* Your objective *
Restate, exactly and only, the lines from the first through the line containing "wasm.setup();".
* Start Dataset excerpt *
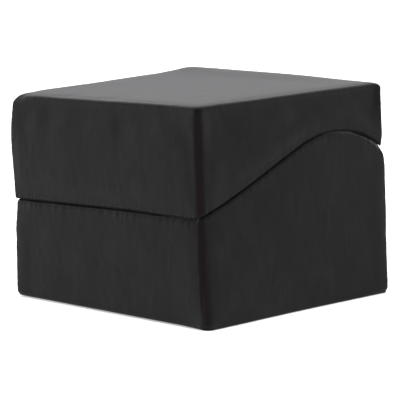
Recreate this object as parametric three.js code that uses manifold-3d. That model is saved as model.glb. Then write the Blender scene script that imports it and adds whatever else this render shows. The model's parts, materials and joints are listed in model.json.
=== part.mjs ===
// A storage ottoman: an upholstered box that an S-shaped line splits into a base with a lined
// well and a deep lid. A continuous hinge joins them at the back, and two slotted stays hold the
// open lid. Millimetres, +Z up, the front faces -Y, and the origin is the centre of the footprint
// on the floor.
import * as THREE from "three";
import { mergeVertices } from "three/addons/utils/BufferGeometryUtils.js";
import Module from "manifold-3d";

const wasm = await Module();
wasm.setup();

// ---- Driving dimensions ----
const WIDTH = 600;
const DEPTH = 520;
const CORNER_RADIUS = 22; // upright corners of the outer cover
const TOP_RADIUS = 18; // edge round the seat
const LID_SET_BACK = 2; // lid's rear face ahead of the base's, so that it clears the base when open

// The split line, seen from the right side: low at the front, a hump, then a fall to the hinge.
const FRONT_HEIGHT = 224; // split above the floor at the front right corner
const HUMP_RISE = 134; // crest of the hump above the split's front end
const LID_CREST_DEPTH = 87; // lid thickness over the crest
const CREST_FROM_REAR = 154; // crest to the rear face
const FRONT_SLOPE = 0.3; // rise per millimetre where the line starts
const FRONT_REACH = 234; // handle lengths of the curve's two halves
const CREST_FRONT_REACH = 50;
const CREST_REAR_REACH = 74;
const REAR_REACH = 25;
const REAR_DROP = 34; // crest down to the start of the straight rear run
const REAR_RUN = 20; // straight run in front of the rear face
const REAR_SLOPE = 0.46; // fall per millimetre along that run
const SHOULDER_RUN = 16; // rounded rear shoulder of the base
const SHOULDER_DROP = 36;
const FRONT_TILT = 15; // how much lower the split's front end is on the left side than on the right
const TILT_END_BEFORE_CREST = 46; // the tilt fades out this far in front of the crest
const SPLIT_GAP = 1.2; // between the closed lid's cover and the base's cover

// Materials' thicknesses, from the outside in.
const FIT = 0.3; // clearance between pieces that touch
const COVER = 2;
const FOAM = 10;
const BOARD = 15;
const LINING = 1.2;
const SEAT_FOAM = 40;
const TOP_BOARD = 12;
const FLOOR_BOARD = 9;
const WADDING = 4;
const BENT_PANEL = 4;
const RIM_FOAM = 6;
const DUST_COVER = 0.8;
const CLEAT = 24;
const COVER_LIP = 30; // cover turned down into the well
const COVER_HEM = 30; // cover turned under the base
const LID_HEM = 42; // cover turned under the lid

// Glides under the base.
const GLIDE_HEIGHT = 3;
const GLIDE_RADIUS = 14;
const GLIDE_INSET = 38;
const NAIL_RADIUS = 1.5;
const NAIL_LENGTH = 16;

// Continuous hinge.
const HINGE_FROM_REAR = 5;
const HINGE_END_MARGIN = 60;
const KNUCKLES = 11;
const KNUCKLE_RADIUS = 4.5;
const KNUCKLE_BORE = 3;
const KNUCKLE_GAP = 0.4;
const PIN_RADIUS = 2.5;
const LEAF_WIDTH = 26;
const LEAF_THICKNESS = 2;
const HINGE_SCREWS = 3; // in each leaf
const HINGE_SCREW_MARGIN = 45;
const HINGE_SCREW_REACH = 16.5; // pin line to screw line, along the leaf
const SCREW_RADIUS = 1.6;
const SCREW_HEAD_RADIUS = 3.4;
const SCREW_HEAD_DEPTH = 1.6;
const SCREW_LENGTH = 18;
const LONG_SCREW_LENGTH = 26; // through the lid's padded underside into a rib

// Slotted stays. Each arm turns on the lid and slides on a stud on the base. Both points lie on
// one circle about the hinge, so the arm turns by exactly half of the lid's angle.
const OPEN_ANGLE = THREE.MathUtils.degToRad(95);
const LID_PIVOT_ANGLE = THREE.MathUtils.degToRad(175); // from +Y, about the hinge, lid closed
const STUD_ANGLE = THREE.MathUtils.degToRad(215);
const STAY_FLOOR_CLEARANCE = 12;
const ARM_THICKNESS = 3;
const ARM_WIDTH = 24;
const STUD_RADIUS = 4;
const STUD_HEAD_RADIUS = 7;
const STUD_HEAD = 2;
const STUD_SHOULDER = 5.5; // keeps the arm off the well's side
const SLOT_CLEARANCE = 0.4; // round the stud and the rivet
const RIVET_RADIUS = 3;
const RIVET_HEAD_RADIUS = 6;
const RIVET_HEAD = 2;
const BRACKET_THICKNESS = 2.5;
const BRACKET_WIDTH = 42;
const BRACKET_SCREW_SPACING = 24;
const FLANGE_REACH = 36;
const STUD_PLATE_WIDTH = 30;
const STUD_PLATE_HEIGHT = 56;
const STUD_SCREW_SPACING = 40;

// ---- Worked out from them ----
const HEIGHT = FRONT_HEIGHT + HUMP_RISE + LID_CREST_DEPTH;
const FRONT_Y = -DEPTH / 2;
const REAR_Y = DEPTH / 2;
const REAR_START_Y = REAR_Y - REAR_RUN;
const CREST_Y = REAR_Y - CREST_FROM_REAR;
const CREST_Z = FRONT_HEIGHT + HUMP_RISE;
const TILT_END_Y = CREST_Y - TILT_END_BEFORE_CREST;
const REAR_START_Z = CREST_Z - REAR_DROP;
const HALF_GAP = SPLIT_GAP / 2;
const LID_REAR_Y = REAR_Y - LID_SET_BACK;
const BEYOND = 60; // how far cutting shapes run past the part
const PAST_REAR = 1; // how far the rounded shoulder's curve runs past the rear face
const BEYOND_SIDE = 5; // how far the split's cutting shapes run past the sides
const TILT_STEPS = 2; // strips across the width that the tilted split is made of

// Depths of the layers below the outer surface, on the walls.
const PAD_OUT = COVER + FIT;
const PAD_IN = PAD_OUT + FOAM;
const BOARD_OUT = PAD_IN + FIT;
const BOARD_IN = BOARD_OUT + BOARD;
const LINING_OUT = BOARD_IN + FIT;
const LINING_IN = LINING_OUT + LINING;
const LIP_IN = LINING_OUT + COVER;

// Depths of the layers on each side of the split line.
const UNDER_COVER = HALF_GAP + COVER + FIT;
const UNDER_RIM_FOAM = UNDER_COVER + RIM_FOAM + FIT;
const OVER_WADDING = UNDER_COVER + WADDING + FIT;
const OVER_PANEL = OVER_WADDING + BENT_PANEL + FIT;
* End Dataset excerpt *
* Task response *
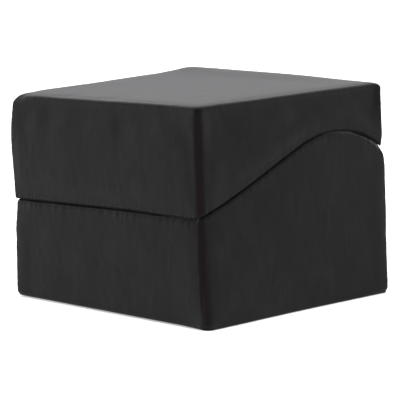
Recreate this object as parametric three.js code that uses manifold-3d. That model is saved as model.glb. Then write the Blender scene script that imports it and adds whatever else this render shows. The model's parts, materials and joints are listed in model.json.
=== part.mjs ===
// A storage ottoman: an upholstered box that an S-shaped line splits into a base with a lined
// well and a deep lid. A continuous hinge joins them at the back, and two slotted stays hold the
// open lid. Millimetres, +Z up, the front faces -Y, and the origin is the centre of the footprint
// on the floor.
import * as THREE from "three";
import { mergeVertices } from "three/addons/utils/BufferGeometryUtils.js";
import Module from "manifold-3d";

const wasm = await Module();
wasm.setup();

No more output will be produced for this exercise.